Are app passwords going away?
Not for the mainstream mail setup, though the landscape around them is shifting. Google is retiring its older POP-based "check mail from other accounts" feature and Gmailify, with those features closing to new users after early 2026 and existing users supported into January 2027, but IMAP is explicitly unaffected and stays fully supported. Microsoft has been pushing work accounts toward modern authentication and away from app passwords, which is why company accounts often have them turned off. For personal Gmail, iCloud, and Outlook.com accounts connecting over IMAP, app passwords remain the standard way in as of mid-2026. If you are wiring up an app that sends on your behalf rather than just reading, for example a tool that runs personalized outreach from your own mailbox, the same app-password mechanism is usually what authorizes the connection.
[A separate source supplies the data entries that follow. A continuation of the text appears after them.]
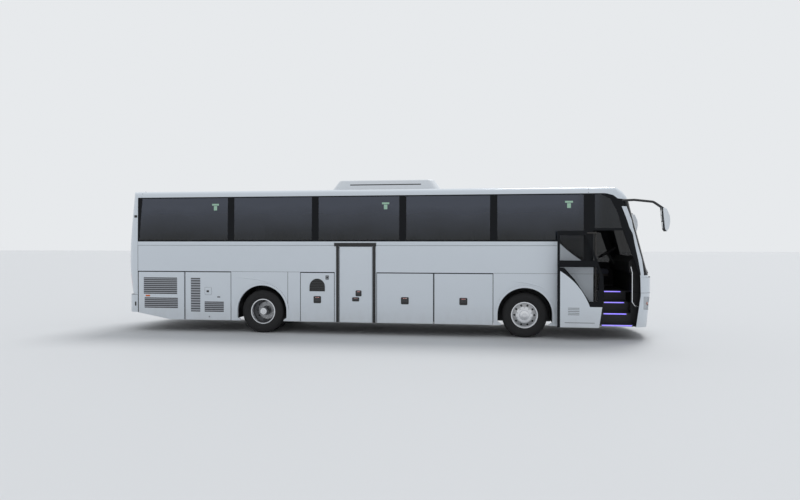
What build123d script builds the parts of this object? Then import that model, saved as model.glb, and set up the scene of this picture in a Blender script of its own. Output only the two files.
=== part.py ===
from build123d import *
from math import asin, atan2, cos, degrees, pi, radians, sin, sqrt
import os

# A coach bus with a high floor, luggage bays under it, a swing-plug door at the front and one amidships.
# Millimetres. X runs forward, Y to the coach's left, Z up from the road.

# Main sizes
wheelbase = 6080
front_overhang = 2869
rear_overhang = 3472
body_width = 2550
wall = 50
skirt_z = 290
seam_z = 1448
belt_z = 2156
roof_z = 3364
roof_crown = 20
roof_edge_r = 149
tumblehome = 25
cabin_floor_z = 1260
floor_thickness = 58
panel_gap = 6
seat_gap = 0.3

# Outer ends of the mirrors, which set the middle of the whole length
mirror_reach = 3007
mirror_y = 1400
mirror_width = 230

front_axle_x = (wheelbase + rear_overhang - mirror_reach) / 2
rear_axle_x = front_axle_x - wheelbase
nose_x = front_axle_x + front_overhang
tail_x = rear_axle_x - rear_overhang
half_width = body_width / 2
cant_z = roof_z - roof_edge_r
RIGHT, LEFT = -1, 1

# Crowned front: the plan radii, and how far each level lies behind the foremost point
front_crown_r = 3800
front_corner_r = 280
mask_split_z = 1037
screen_foot_z = 1370
front_foot_back = 72
screen_foot_back = 31
screen_rake = 0.26
dome_r = 500
dome_top_angle = 12

# Crowned rear, the same way
rear_crown_r = 9000
rear_corner_r = 220
rear_bumper_top_z = 879
rear_bumper_low_z = 452
# height, distance ahead of the rearmost point
lid_hinge_r = 7.7
rear_levels = ((rear_bumper_top_z, 78), (1507, 8), (belt_z, 18), (2780, 70), (roof_z + 40, 133))
bumper_back = 20

# Seams between the body's panels
front_roof_seam_x = front_axle_x + 1379
front_seam_x = front_axle_x + 1473
rear_roof_seam_x = tail_x + 442
rear_seam_x = tail_x + 354

# Side windows
sill_height = 34
rail_height = 25
pillar_width = 160
first_pillar_x = rear_axle_x - 764
last_pillar_x = front_axle_x - 687
pillar_count = 4
rear_pane_margin = 30
rear_pane_slant = 80
front_pane_end_x = front_axle_x + 1269
swoosh_start_x = front_axle_x + 715
swoosh_mid = (front_axle_x + 1080, 1835)
swoosh_end_z = 1590
glass_inset = 3
glass_thickness = 8

# Wheels and arches
tyre_r = 505
tyre_width = 298
rim_r = 286
axle_z = tyre_r
front_wheel_y = 1040
rear_wheel_y = 1080
twin_pitch = 335
arch_r = 600
arch_rise = 20
housing_thickness = 18
housing_gap = 12

# Luggage bays and the side openings below the seam
engine_door_front_x = rear_axle_x - 1920
service_door_front_x = rear_axle_x - 754
bay_flap_rear_x = rear_axle_x + 927
mid_door_rear_x = rear_axle_x + 1864
mid_door_front_x = rear_axle_x + 2640
mid_door_top_z = 2046
door_bar = 74
door_bar_margin = 36
front_arch_seam_x = front_axle_x - 691
tail_skirt_z = 441
tail_skirt_x = tail_x + 363
skirt_knee_x = tail_x + 1175
flap_thickness = 45

# Front doorway, its swing-plug leaf and the arms that carry it
door_gap = 10
door_thickness = 45
door_top_z = 2399
door_edge = ((2100, 2439), (2462, 1400), (2474, 985), (2376, 290))
door_open_back = 800
door_open_out = 205
door_arm_r = 425
door_column_r = 20
door_tube_r = 16

# Entry steps
first_tread_z = 334
step_rise = 229
tread_depth = 270
step_count = 4


def station(distance):
    """A place along the coach, given by its distance ahead of the front axle."""
    return front_axle_x + distance


def side_y(z):
    """Half the body's width at a height: upright to the belt, leaning in above it."""
    lean = max(0, z - belt_z) / (roof_z - belt_z)
    return half_width - tumblehome * lean


def write(piece, name):
    """Label a finished piece and write its STEP file."""
    piece.part.label = name
    export_step(piece.part, f"parts/{name}.step")


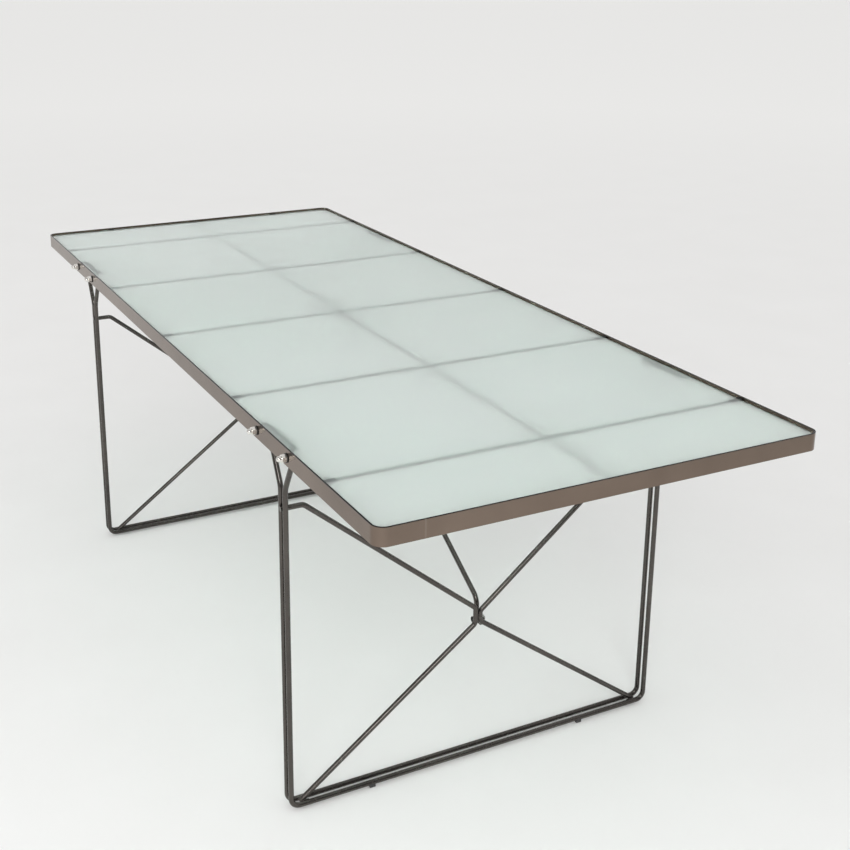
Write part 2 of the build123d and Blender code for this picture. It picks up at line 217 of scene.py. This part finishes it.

Where does this fit if I run several accounts?
If you are creating app passwords, you are probably connecting a mailbox to something, and often more than one mailbox. A unified inbox is the common reason: to put Gmail, Outlook, iCloud, and custom-domain mail on one board, each account connects over IMAP, and accounts with two-step verification use an app password to do it. Inboxes works this way, connecting each mailbox securely and then letting AI sort every message, and if you are setting several accounts up at once, the walkthrough for an email client for multiple accounts covers the connection step by step.
The takeaway: an app password is a one-off, revocable code that lets an app sign in to an account protected by two-step verification. Turn on two-step, generate the app password from your Google, Apple, or Microsoft security settings, paste it into the app once, and revoke it from the same screen if you ever stop using that app.